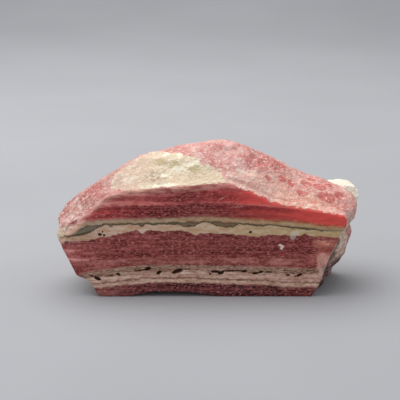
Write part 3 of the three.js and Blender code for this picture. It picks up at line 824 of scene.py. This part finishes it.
frayed_y = add(rock, "SeparateXYZ", {0: frayed}, out=1)
limits = []
for points in (PATCH_FAR, PATCH_NEAR):
    unit = [(on_curve(px), (py + Y_HALF) / (2 * Y_HALF)) for px, py in points]
    limit = add(rock, "FloatCurve", {0: 1.0, 1: along}, points=unit)
    limits.append(add(rock, "MapRange", {0: limit, 3: -Y_HALF, 4: Y_HALF}, clamp=False))
before_far = add(rock, "Math", {0: limits[0], 1: frayed_y}, operation="SUBTRACT")
after_near = add(rock, "Math", {0: y, 1: limits[1]}, operation="SUBTRACT")
patch = add(rock, "Math", {0: before_far, 1: after_near}, operation="MINIMUM")
patch = add(rock, "MapRange", {0: patch, 1: PATCH_SOFT_MM[0], 2: PATCH_SOFT_MM[1]}, **SOFT_STEP)
high_up = add(rock, "MapRange", {0: z, 1: PATCH_LOWEST, 2: PATCH_LOWEST + 1}, **SOFT_STEP)
there_is["patch"] = add(rock, "Math", {0: patch, 1: high_up}, operation="MULTIPLY")
print("nodes with the places:", len(rock.nodes))

# %% [markdown]
# ## The broken look
#
# Broken rhodochrosite is sugary: each small crystal face has its own tone, the whole is frosted with
# crushed grains, and deeper rose shows through where it is clean. The left shoulder has the coarsest
# crystals, white ones with dark rose between them. Crust and cream lie over that.

# %% Broken look
ALONG_X = {
    # name: x at which it starts and at which it is full
    "yellower": (-30, -12),
    "left end": (-22, -32),
    "right end": (12, 24),
}
yellower, left_end, right_end = (add(rock, "MapRange", {0: x, 1: start, 2: full}, **SOFT_STEP)
                                 for start, full in ALONG_X.values())

BROKEN_TINTS = [
    # pattern, place or trait, blend, colour, strength
    (crystal_tone, rosy, "MULTIPLY", "#e6c0bc", 0.8),
    (pattern["patches"], rosy, "MULTIPLY", "#ecb8b4", 0.6),
    (pattern["frost"], None, "MIX", "#f4d2c8", 0.4),
    (None, there_is["deep rose"], "MULTIPLY", "#e8b0ae", 0.8),
    (None, there_is["lilac"], "MIX", "#e8bcb8", 0.4),
    (None, there_is["frosted"], "MIX", "#eebcaa", 0.65),
    (pattern["frost"], there_is["frosted"], "MIX", "#f8d6c2", 0.4),
    (None, there_is["warm"], "MULTIPLY", "#f8d0bc", 0.5),
    (pattern["frost"], there_is["warm"], "MIX", "#fce0cc", 0.5),
    (pattern["frost"], there_is["shoulder"], "MIX", "#fce4dc", 0.8),
    (crystal_tone, there_is["shoulder"], "MULTIPLY", "#c88480", 0.7),
    (pattern["cracks"], there_is["shoulder"], "MIX", "#943c40", 0.85),
    (pattern["flecks_and_glints"], there_is["shoulder"], "MIX", "#fff2ec", 0.9),
    (None, there_is["brown streak"], "MIX", "#cc8474", 0.8),
    (pattern["sugar"], None, "MIX", "#fce6de", 0.35),
    (None, there_is["cobble rims"], "MIX", "#f4cabc", 0.4),
    (None, there_is["cobbles"], "MIX", "#cc6862", 0.8),
    (pattern["frost"], there_is["crest"], "MIX", "#fbe4d4", 0.8),
    (pattern["crust"], None, "MIX", "#e4d2be", 0.2),
    (None, there_is["flank"], "MIX", "#f0dccc", 0.9),
    (pattern["clots"], there_is["flank"], "MULTIPLY", "#b49484", 0.7),
    # painted shade: darkens the lower part of the right flank, where it turns under
    (None, there_is["painted shade at flank foot"], "MULTIPLY", "#6c4c56", 0.9),
    (None, there_is["flake"], "MIX", "#f0b8a8", 0.9),
    # painted glints: these white flecks are partly white grains and partly painted sparkle of crystal faces
    # catching the light
    (pattern["flecks_and_glints"], None, "MIX", "#fff4ec", 0.7),
    (pattern["cracks"], None, "MIX", "#a05450", 0.35),
    (left_end, None, "MULTIPLY", "#e8e4e2", 1.0),
    (right_end, None, "MULTIPLY", "#fff9f7", 1.0),
    (None, there_is["patch"], "MIX", "#d0b29d", 0.97),
    (yellower, there_is["patch"], "MIX", "#e6ceb0", 1.0),
    (pattern["frost"], there_is["patch"], "MIX", "#f0e4cc", 0.5),
    (there_is["olive"], there_is["patch"], "MULTIPLY", "#dcdcc4", 0.8),
    (there_is["bright"], there_is["patch"], "MIX", "#fff6dc", 0.85),
    (pattern["clots"], there_is["speckled"], "MULTIPLY", "#b8b4ac", 0.6),
    (pattern["flecks_and_glints"], there_is["patch"], "MIX", "#fffaf0", 0.6),
    (None, there_is["lump"], "MIX", "#fff4e0", 0.95),
]
for share, where, blend, hex_value, strength in BROKEN_TINTS:
    if share is None or where is None:
        share = share or where
    else:
        share = add(rock, "Math", {0: share, 1: where}, operation="MULTIPLY")
    share = add(rock, "Math", {0: share, 1: strength}, operation="MULTIPLY")
    broken_colour = add(rock, "Mix", {0: share, 6: broken_colour, 7: colour(hex_value)}, out=2,
                        data_type="RGBA", blend_type=blend)

# %% [markdown]
# A worn groove runs down the right flank behind the cut, and its hollow is painted dark as shade.

# %% Painted shade in the groove
GROOVE_Y = -15.5
GROOVE_HALF = (0.5, 1.5)
GROOVE_X = (38, 40)
GROOVE_TOP = (27, 24)
# painted shade: the groove is painted dark where its hollow lies in shade
GROOVE_SHADE = ("#5c4844", 0.8)  # colour and strength

frayed_z = add(rock, "SeparateXYZ", {0: frayed}, out=2)
off_groove = add(rock, "Math", {0: frayed_y, 1: GROOVE_Y}, operation="SUBTRACT")
off_groove = add(rock, "Math", {0: off_groove}, operation="ABSOLUTE")
groove_shade = add(rock, "MapRange", {0: off_groove, 1: GROOVE_HALF[1], 2: GROOVE_HALF[0], 4: GROOVE_SHADE[1]}, **SOFT_STEP)
right = add(rock, "MapRange", {0: x, 1: GROOVE_X[0], 2: GROOVE_X[1]}, **SOFT_STEP)
low = add(rock, "MapRange", {0: frayed_z, 1: GROOVE_TOP[0], 2: GROOVE_TOP[1]}, **SOFT_STEP)
groove_shade = add(rock, "Math", {0: groove_shade, 1: right}, operation="MULTIPLY")
groove_shade = add(rock, "Math", {0: groove_shade, 1: low}, operation="MULTIPLY")
broken_colour = add(rock, "Mix", {0: groove_shade, 6: broken_colour, 7: colour(GROOVE_SHADE[0])}, out=2, data_type="RGBA")
print("nodes with the broken look:", len(rock.nodes))

# %% [markdown]
# ## Inside the pits
#
# The pits' walls are painted dark brown: partly a brown stain, partly painted shade of the hollows. A point
# is inside a pit when it lies just behind the cut, well away from the stone's two ends, and in a layer that
# has pits.

# %% Pit stain and painted shade
# partly a brown stain, partly painted shade of the pits' hollows
PIT_BROWN_AND_SHADE = "#5c3c2a"
PIT_MIDDLE_X = -2.2
PIT_SPAN = (38.6, 39.4)  # distance from PIT_MIDDLE_X over which the stain fades out
PIT_MOUTH_Y = (CUT_Y_MM + 0.12, CUT_Y_MM + 0.6)
PIT_FLOOR_Y = (CUT_Y_MM + 3, CUT_Y_MM + 2.5)  # no pit is deeper

inside = add(rock, "MapRange", {0: y, 1: PIT_MOUTH_Y[0], 2: PIT_MOUTH_Y[1]}, **SOFT_STEP)
near_cut = add(rock, "MapRange", {0: y, 1: PIT_FLOOR_Y[0], 2: PIT_FLOOR_Y[1]}, **SOFT_STEP)
from_middle = add(rock, "Math", {0: x, 1: PIT_MIDDLE_X}, operation="SUBTRACT")
from_middle = add(rock, "Math", {0: from_middle}, operation="ABSOLUTE")
middle_part = add(rock, "MapRange", {0: from_middle, 1: PIT_SPAN[1], 2: PIT_SPAN[0]}, **SOFT_STEP)
pit_layer = add(rock, "Math", {0: porous, 1: creamy}, operation="MAXIMUM")
dark = add(rock, "Math", {0: inside, 1: near_cut}, operation="MULTIPLY")
dark = add(rock, "Math", {0: dark, 1: middle_part}, operation="MULTIPLY")
dark = add(rock, "Math", {0: dark, 1: pit_layer}, operation="MULTIPLY")

# %% [markdown]
# Three results now become one colour: the sawn look on the cut, the broken look a little way behind it,
# and the pits' brown stain and painted shade over both.

# %% Put the looks together
stone_colour = add(rock, "Mix", {0: rough, 6: sawn_colour, 7: broken_colour}, out=2, data_type="RGBA")
stone_colour = add(rock, "Mix", {0: dark, 6: stone_colour, 7: colour(PIT_BROWN_AND_SHADE)}, out=2, data_type="RGBA")
print("colour comes from:", stone_colour.node.name)

# %% [markdown]
# ## Gloss and fine relief
#
# The cut is satin from the saw, and the broken faces glint a little. The cream is dull. Rhodochrosite bends
# light strongly, but grains and saw marks scatter most of what it reflects, so the mirror part is kept low.
# Grain finer than the mesh is drawn by a bump, in real millimetres.

# %% Gloss and bump
GRAIN_HEIGHT_SAWN = 0.02
GRAIN_HEIGHT_BROKEN = 0.13
CRYSTAL_HEIGHT = 0.2
BROKEN_ROUGHNESS = (0.42, 0.72)  # of the glossiest and of the dullest crystal
SAWN_ROUGHNESS = 0.5
CREAM_ROUGHNESS = 0.75
REFRACTION = 1.65
MIRROR_SHARE = 0.12

gloss = add(rock, "MapRange", {0: crystal_tone, 3: BROKEN_ROUGHNESS[0], 4: BROKEN_ROUGHNESS[1]}, clamp=False)
gloss = add(rock, "Mix", {0: rough, 2: SAWN_ROUGHNESS, 3: gloss})
gloss = add(rock, "Mix", {0: creamy, 2: gloss, 3: CREAM_ROUGHNESS})
grain_height = add(rock, "MapRange", {0: rough, 3: GRAIN_HEIGHT_SAWN, 4: GRAIN_HEIGHT_BROKEN}, clamp=False)
grain = add(rock, "Math", {0: pattern["sugar"], 1: grain_height}, operation="MULTIPLY")
facets = add(rock, "Math", {0: crystal_height, 1: CRYSTAL_HEIGHT}, operation="MULTIPLY")
facets = add(rock, "Math", {0: facets, 1: rough}, operation="MULTIPLY")
relief = add(rock, "Math", {0: grain, 1: facets}, operation="ADD")
normal = add(rock, "Bump", {"Height": relief, "Distance": MM, "Strength": 1.0})
shader = add(rock, "BsdfPrincipled", {"Base Color": stone_colour, "Roughness": gloss, "IOR": REFRACTION,
                                      "Specular IOR Level": MIRROR_SHARE, "Normal": normal})
rock.links.new(shader, rock_surface)
stone.data.materials.clear()
stone.data.materials.append(mineral)
for face in stone.data.polygons:
    face.material_index = 0
print("nodes in the mineral:", len(rock.nodes))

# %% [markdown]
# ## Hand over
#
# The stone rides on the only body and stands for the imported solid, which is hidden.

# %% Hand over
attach(stone, "root")
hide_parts(NODE)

### Goal
Return the lines above precisely as they appear, beginning at the first line and ending at the line with "for start, full", and nothing after it.

### Response
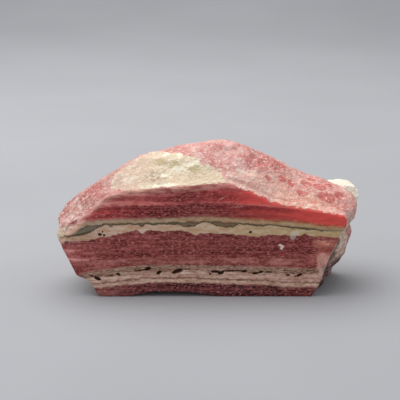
Write part 3 of the three.js and Blender code for this picture. It picks up at line 824 of scene.py. This part finishes it.
frayed_y = add(rock, "SeparateXYZ", {0: frayed}, out=1)
limits = []
for points in (PATCH_FAR, PATCH_NEAR):
    unit = [(on_curve(px), (py + Y_HALF) / (2 * Y_HALF)) for px, py in points]
    limit = add(rock, "FloatCurve", {0: 1.0, 1: along}, points=unit)
    limits.append(add(rock, "MapRange", {0: limit, 3: -Y_HALF, 4: Y_HALF}, clamp=False))
before_far = add(rock, "Math", {0: limits[0], 1: frayed_y}, operation="SUBTRACT")
after_near = add(rock, "Math", {0: y, 1: limits[1]}, operation="SUBTRACT")
patch = add(rock, "Math", {0: before_far, 1: after_near}, operation="MINIMUM")
patch = add(rock, "MapRange", {0: patch, 1: PATCH_SOFT_MM[0], 2: PATCH_SOFT_MM[1]}, **SOFT_STEP)
high_up = add(rock, "MapRange", {0: z, 1: PATCH_LOWEST, 2: PATCH_LOWEST + 1}, **SOFT_STEP)
there_is["patch"] = add(rock, "Math", {0: patch, 1: high_up}, operation="MULTIPLY")
print("nodes with the places:", len(rock.nodes))

# %% [markdown]
# ## The broken look
#
# Broken rhodochrosite is sugary: each small crystal face has its own tone, the whole is frosted with
# crushed grains, and deeper rose shows through where it is clean. The left shoulder has the coarsest
# crystals, white ones with dark rose between them. Crust and cream lie over that.

# %% Broken look
ALONG_X = {
    # name: x at which it starts and at which it is full
    "yellower": (-30, -12),
    "left end": (-22, -32),
    "right end": (12, 24),
}
yellower, left_end, right_end = (add(rock, "MapRange", {0: x, 1: start, 2: full}, **SOFT_STEP)
                                 for start, full in ALONG_X.values())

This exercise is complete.